What was the most striking divergence between the T1 and T2 communities?
Actually, so many differences between the two A1c groups among the type 1 and type 2 population showed the same trend. One difference is what was mentioned above, about variable bolus timing. Among those with type 2 diabetes, varying bolus timing depending on the specific circumstances was slightly more common among those with lower A1c levels. Also, and this is probably not a surprise, but the percentage of people who use insulin pump and/or CGM technology was a lot lower than for those with type 2, and although insulin pump use was more common among those with lower A1cs, no such difference was observed for CGM use (in contrast with the type 1 population).

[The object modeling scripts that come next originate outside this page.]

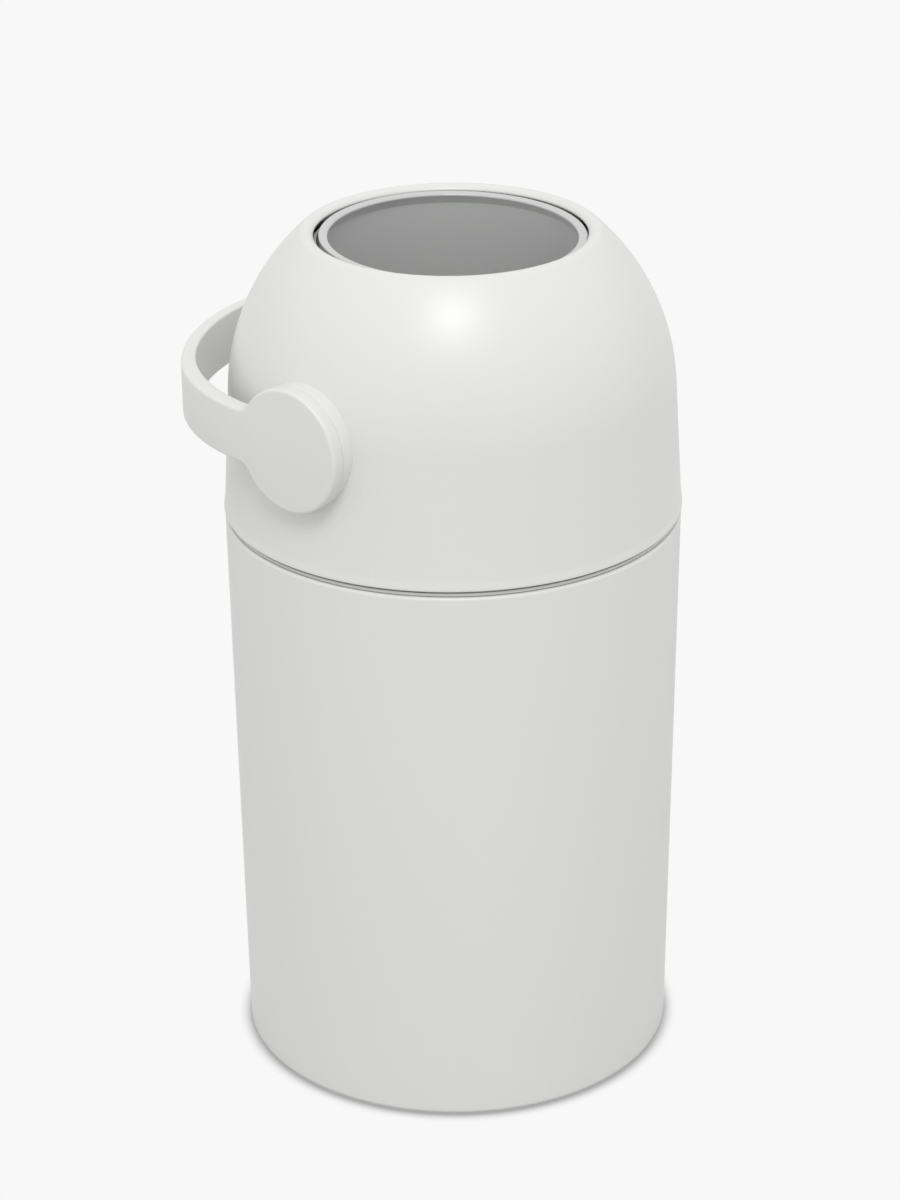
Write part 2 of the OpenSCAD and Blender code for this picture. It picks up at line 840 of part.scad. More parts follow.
module at_piston_screws() {
    for (a = [0, 120, 240]) rotate([0, 0, a]) translate([piston_screw_ring_r, 0, 0]) children();
}

module at_piston() {
    translate([0, 0, pivot_z + piston_mid]) children();
}

module piston_upper() color(rim_grey) at_piston() difference() {
    piston_cup();
    at_piston_screws() translate([0, 0, piston_screw_seat])
        screw_pilot(piston_screw_l + pilot_spare);
}

module piston_lower() color(rim_grey) at_piston() difference() {
    mirror([0, 0, 1]) piston_cup();
    at_piston_screws() {
        translate([0, 0, -far]) cylinder(r = screw_r + hole_gap, h = far + 1);
        translate([0, 0, piston_screw_seat - far]) cylinder(r = head_r + head_gap, h = far);
    }
}

module piston_wiper() color(seal_grey) at_piston()
    ring_band(piston_r - piston_wall - 2 * cup_clamp_w, bore_r - wiper_fit, -wiper_t / 2, wiper_t / 2);

module piston_screws() color(steel) at_piston()
    at_piston_screws() translate([0, 0, piston_screw_seat]) screw(piston_screw_l);

bucket();
bag_ring();
dome();
cradle();
cradle_screws();
lid_gasket();
top_seal();
drop_seal();
pivot_bush_left();
pivot_bush_right();
ball_upper();
ball_lower();
ball_screws();
drum_tube();
mouth_rim_upper();
mouth_rim_lower();
hub_left();
hub_right();
hub_screws();
handle();
handle_screws();
piston_upper();
piston_lower();
piston_wiper();
piston_screws();
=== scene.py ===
"""Looks of a nappy bin with a turn-over drum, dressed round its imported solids.

Lengths in the tables are millimetres; everything in Blender is metres, +Z up.
"""

import json
import math

import bpy
from mathutils import Matrix, Vector


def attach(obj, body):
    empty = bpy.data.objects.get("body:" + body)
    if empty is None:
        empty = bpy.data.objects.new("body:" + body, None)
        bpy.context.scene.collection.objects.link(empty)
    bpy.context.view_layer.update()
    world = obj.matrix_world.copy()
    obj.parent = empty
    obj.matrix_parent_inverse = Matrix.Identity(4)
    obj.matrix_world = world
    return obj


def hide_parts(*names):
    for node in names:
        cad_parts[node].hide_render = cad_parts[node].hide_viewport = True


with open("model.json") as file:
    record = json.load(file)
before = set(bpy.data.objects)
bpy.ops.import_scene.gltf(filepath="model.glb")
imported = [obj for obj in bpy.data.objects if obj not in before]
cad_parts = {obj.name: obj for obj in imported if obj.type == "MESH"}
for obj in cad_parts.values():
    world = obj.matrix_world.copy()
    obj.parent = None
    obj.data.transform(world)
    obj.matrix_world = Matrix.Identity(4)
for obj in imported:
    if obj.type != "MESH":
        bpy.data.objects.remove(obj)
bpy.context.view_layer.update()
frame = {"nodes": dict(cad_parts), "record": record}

MM = 0.001
TURN = 2 * math.pi

# Bucket, with its foot rim and the centre pad under it
BUCKET_R, BUCKET_H, BUCKET_BASE_R, BUCKET_WALL = 130.7, 331.8, 126.1, 2.6
BUCKET_RIM_EASE, BUCKET_FOOT_EASE = 1.9, 3.5
PAD_R, FOOT_INNER_R, UNDER_RECESS, BUCKET_FLOOR = 38.0, 107.1, 1.6, 3.0

# Bag ring: its band shows in the seam, its skirt hangs in the bucket
RING_TOP, RING_R, RING_HOLE_R = 334.9, 129.5, 116.6
SEAT_Z = BUCKET_H + 0.02
GROOVE_R, GROOVE_TOP, BAND_TOP = 128.4, 332.5, 334.2
BAND_INNER_R, TRENCH_R, TRENCH_INNER_R, TRENCH_FLOOR = 129.0, 128.9, 127.5, 333.1
INNER_LIP_FOOT, INNER_LIP_W, LEDGE_Z = 325.4, 2.0, 332.42
SKIRT_FOOT, SKIRT_INNER_R, SKIRT_R = 317.4, 124.9, 126.85

# Dome: a sphere over a slight cone, an eased edge round the opening, a lip at the seam
EDGE_Z, LIP_R = 335.6, 131.3
SPHERE_R, SPHERE_Z, DOME_WALL = 126.9, 402.7, 2.6
CONE_TURN, CONE_FOOT_R = 3.326, 130.7
OPENING_R, BEAD_R, BEAD_IN = 76.7, 5.5, 4.5
LIP_CLEAR_R = 117.0
BOSS_R, BOSS_X, BOSS_HOLE_R, BOSS_WALL, BOSS_ROOT_X = 34.8, 129.01, 14.0, 2.6, 118.0

# Drum: two mouth rims on a tube, turning about the pivot line
PIVOT_Z = 407.0
MOUTH_R, MOUTH_HOLE_R, TUBE_R, BORE_R = 74.8, 69.8, 73.2, 71.4
RIM_TOP, RIM_IN_TOP, RIM_DEPTH, TUBE_HALF = 88.5, 87.0, 10.5, 84.0
DRUM_SWEEP_R = 116.4

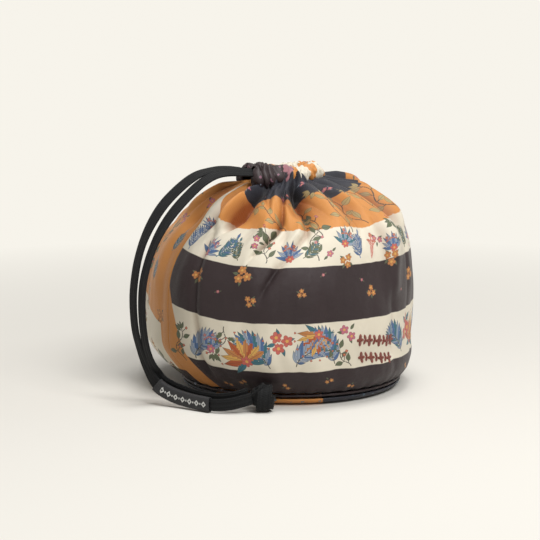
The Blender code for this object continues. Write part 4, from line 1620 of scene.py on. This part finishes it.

Any plans to follow this study up with more data-driven journalism?
Yes, absolutely! We have many ideas in the works, including one that focuses on the insulin affordability issue. The cost of insulin has been skyrocketing in recent years, and it has been estimated that as many as 25% of patients with diabetes regularly ration their insulin. To design more effective solutions to this problem, we first need to better understand the issue, so we would like to focus on elucidating the characteristics common to those affected by high insulin prices.
Also, there is even more that could be uncovered from this initial survey effort about management habits! We collected so much data for this study, and I look forward to digging even deeper.
Did the results inform your own management strategy? Any personal takeaways?
I’ve had type 1 for over 13 years now, and over time, I learned what works best for me personally. Using a CGM regularly and following a consistent, lower-carbohydrate diet approach that focuses on whole foods, along with carefully calculated insulin dosing strategies (like bolusing for protein) has been extremely effective for me to maintain minimal glycemic variability and clinically normal A1c levels. I knew I was not alone in finding these strategies effective, and the main outcomes of this work support that as well.